À la première question, la réponse est, au doigt mouillé : il vaut mieux continuer la mondialisation en l’ajustant, que de se laisser subjuguer par des appels à contre-courant, dont l’effet néfaste sera certain, même s’il reste pour l’instant incalculable. Un arrêt brutal du commerce mondial et du libre-échange se traduira pour le moins par une montée en flèche des prix à la consommation dans chaque pays et de pénuries insupportables. Une telle perspective va sans doute dans le sens de la décroissance prônée notamment par les écologistes en Europe, mais convient-elle au consommateur lambda ?

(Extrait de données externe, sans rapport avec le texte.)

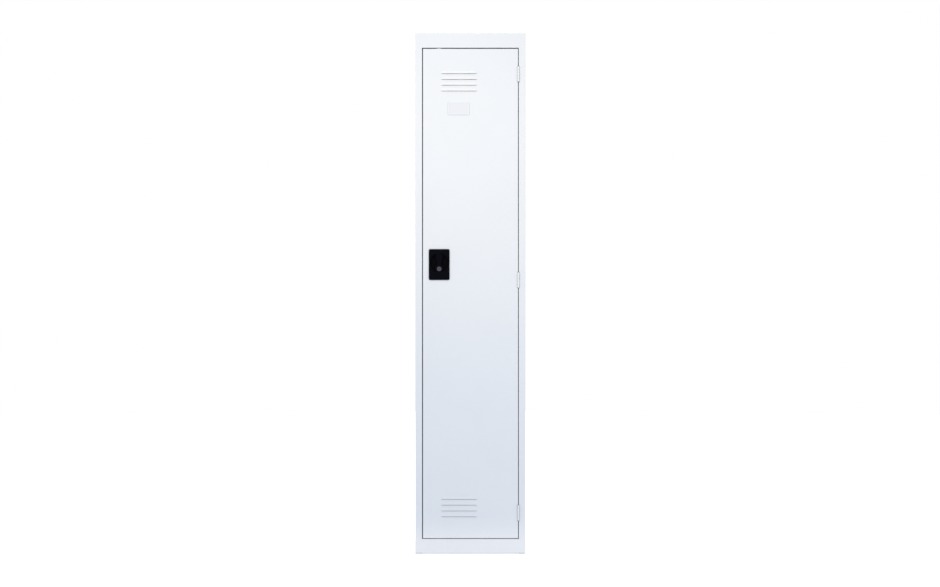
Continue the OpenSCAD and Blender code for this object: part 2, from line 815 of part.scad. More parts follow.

Les experts sont moins incertains sur les gagnants de la crise sanitaire. Ce seront probablement les Gafa : Google, Amazone, Facebook, Twitter, ces géants du numérique et d’internet, qui disposent de plates-formes gigantesques bien implantées en Europe et dans le monde. La crise actuelle devrait leur permettre de renforcer la suprématie commerciale qu’ils ont acquise ces dernières années dans les économies du Vieux Monde, et d’accélérer la transition de l’économie mondiale vers le numérique.
Déjà plusieurs groupes de l’ancienne économie sont à l’agonie, emportés par le mouvement de fond du numérique. Amazon a dû embaucher 100.000 personnes pour faire face aux commandes générées à la suite du confinement. Tout un symbole. Dans plusieurs autres domaines les géants américains du numérique, devenus en quelques années les plus grandes capitalisations boursières, sont en train de prendre définitivement le pas. Ils seront avec quelques autres, notamment le Chinois Alibaba, de plus en plus en plus dominants et de plus envahissants, peut-être même sans égards à la vie privé des connectés.